Переговоры были закончены, и Третья мировая война могла начаться в
любую минуту. Согласно газетам, ракеты начнут падать нам на голову уже
в конце дня. Самое позднее — завтра. Мир превратился в Помпеи, и вулкан
уже начал выплевывать пепел. Ну, что ж, каждый сидевший в дайв-барах
согласился, что, когда придет конец человечеству, отсюда будет не хуже,
чем из любого другого места, наблюдать за разрастающимися
грибовидными облаками ядерного взрыва. Алоха, цивилизация.
А затем — сюрприз, мир спасен. Кризис прошел. Небо, казалось,
вздохнуло с облегчением, а воздух стал неожиданно более бодрящим и
неподвижным. Наступила идеальная гавайская осень. Время довольства и
чего-то близкого к блаженству.
Вслед за этим последовало ощущение острого беспокойства. Однажды
вечером я поставил свою бутылку пива на барную стойку и повернулся
к Картеру. «Я думаю, может, нам пришло время сваливать из Шангри-
Ла…» — проговорил я (Шангри-Ла — вымышленная страна из новеллы
Джеймса Хилтона «Потерянный горизонт». — Прим. пер.).

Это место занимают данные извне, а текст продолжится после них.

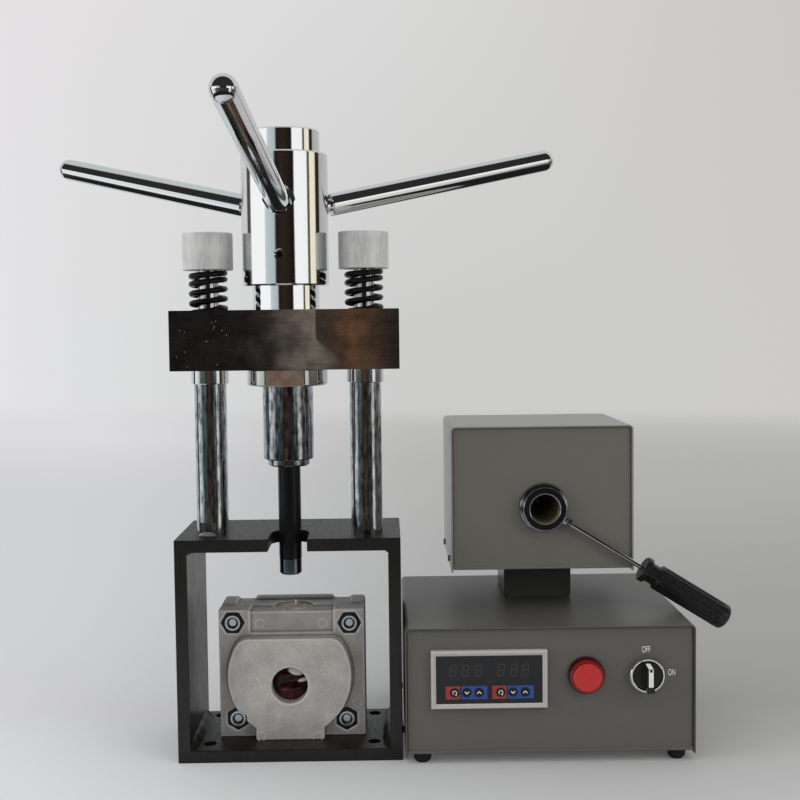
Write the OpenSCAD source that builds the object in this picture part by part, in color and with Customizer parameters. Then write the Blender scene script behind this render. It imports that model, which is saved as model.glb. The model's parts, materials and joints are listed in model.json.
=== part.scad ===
// Manual injection press for dental flasks, with its bench heater beside it.
// Millimetres. The origin is on the table under the ram's axis, +X to the right,
// +Y away from the front and +Z up.

/* [Press frame] */
// Width of the welded frame
frame_w = 188; // [180:1:210]
// Depth of the welded frame, front to back
frame_d = 110; // [104:1:140]
// Height of the welded frame
frame_h = 188; // [180:1:215]
// Thickness of every plate of the frame
plate_t = 10.5; // [8:0.5:12]
// Distance from the frame's front face back to the ram's axis
axis_back = 35; // [32:1:42]
// Width of the U notch in the top plate
notch_w = 32.5; // [26:0.5:38]
// Diameter of the fixing holes in the base plate
base_hole_d = 10.5; // [5:0.5:12.5]
// Spacing of the fixing holes, front to back
base_hole_y = 78; // [70:1:82]
// Distance from the base plate's front edge to the front fixing holes
base_hole_front = 19; // [14:1:21]
// Leg of the weld beads under the top plate
upper_weld = 5; // [3:0.5:6]
// Leg of the weld beads on the base plate
lower_weld = 8; // [5:0.5:8]

/* [Columns and crosshead] */
// Distance between the axes of the two columns
column_span = 131.5; // [124:0.5:136]
// Diameter of the columns
column_d = 27; // [24:0.5:30]
// Length of a column between the frame and its stop collar
column_h = 128.2; // [126:0.2:150]
// Width of the wrench flat at the left column's foot
wrench_w = 14.5; // [8:0.5:18]
// Height of the wrench flat
wrench_h = 11; // [6:0.5:20]
// Diameter of the stud at the top of a column
stud_d = 17.7; // [14:0.1:19]
// Diameter of the stop collars
collar_d = 31.7; // [29:0.1:34]
// Height of the stop collars
collar_h = 11.8; // [8:0.2:13]
// Width of the crosshead
crosshead_w = 190; // [182:1:200]
// Depth of the crosshead
crosshead_d = 60; // [56:1:72]
// Height of the crosshead
crosshead_h = 50; // [48:1:56]
// Diameter of the cap nuts on the studs
cap_d = 42.4; // [38:0.2:46]
// Height of the cap nuts
cap_h = 31; // [26:0.5:36]

/* [Springs] */
// Outer diameter of the springs
spring_d = 33; // [31:0.5:34]
// Diameter of the spring wire
wire_d = 4.7; // [3.5:0.1:5]
// Length of spring that shows above the crosshead
spring_show = 34; // [31:0.5:42]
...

Я не давил. Мне казалось, что этого не требовалось. Было ясно, что
пришло время вернуться к нашему Плану. Но Картер нахмурился и
почесал свой подбородок. «Ну, знаешь, Бак, я не знаю».
Он познакомился с девушкой. Красивой гавайской девушкой-
подростком с длинными коричневыми ногами и иссиня-черными глазами,
похожей на девушек, встречавших нас в аэропорту, такую, какую я сам
мечтал найти для себя, но никогда не найду. Он хотел задержаться, и как я
мог возразить?
Я ответил, что понимаю. Но почувствовал себя так, будто я потерпел
кораблекрушение. Я вышел из бара и прошелся не спеша по пляжу. Игра
закончена, сказал я себе.
Последнее, что я хотел бы сделать, было пойти упаковать вещи и
вернуться в Орегон. Но в равной степени не мог я представить себе, как
путешествую вокруг света в одиночку. Возвращайся домой, говорил мне
слабый внутренний голос. Найди нормальную работу. Будь нормальным
человеком.
Вслед за этим я услышал другой слабый голос, столь же
выразительный:
нет,
не
возвращайся
домой.
Иди
дальше.
Не
останавливайся.
На следующий день в котельной я подал заявление об увольнении по
истечении предстоящих двух недель. «Очень жаль, Бак, — сказал один из
боссов. — Перед тобой, как специалистом, открывалось блестящее
будущее». «Боже упаси», — пробормотал я.
В тот же день в турагентстве, располагавшемся поблизости, я приобрел
авиабилет с открытой датой, действительный на целый год и дающий
право лететь куда угодно любой авиакомпанией. Что-то вроде
экономичного проездного железнодорожного билета Eurail, только для
авиаполетов. В День благодарения 1962 года я забросил за плечи рюкзак и
пожал Картеру руку. «Бак, — напутствовал меня он, — только нигде не
бери деревянных пятицентовиков».
Командир экипажа обратился к пассажирам, выпалив что-то по-
японски, как из скорострельной пушки, и я начал потеть. Выглянув из
окна, я увидел на крыле самолета пылающий красный круг. Мамаша
Хэтфильд была права, подумал я. Лишь недавно мы были в состоянии
войны с этими людьми. Коррехидор, Батаанский марш смерти,
Изнасилование Нанкина — и теперь я направляюсь к ним с некоей идеей о
коммерческом предприятии?
Безумная идея? Может быть, я действительно сошел с ума.
Даже если это так, было уже слишком поздно искать профессиональной
помощи. Самолет с металлическим клекотом пробежал по взлетной полосе
и уже парил с ревом над гавайскими песчаными пляжами цвета
кукурузного крахмала. Я смотрел сверху на массивные вулканы,
становившиеся все меньше и меньше. Пути назад не было.
Поскольку это был День благодарения, в качестве еды в полете была
предложена фаршированная индейка в клюквенном соусе. Поскольку мы
направлялись в Японию, нам также принесли сырого тунца, суп мисо и
горячий саке. Я съел все, одновременно читая книжки в мягких обложках,
которыми я набил свой рюкзак. « Над пропастью во ржи» и « Голый обед».
Я отождествлял себя с Холденом Колфилдом, подростком-интровертом,
искавшим свое место в мире, но Берроуз оказался выше моего понимания.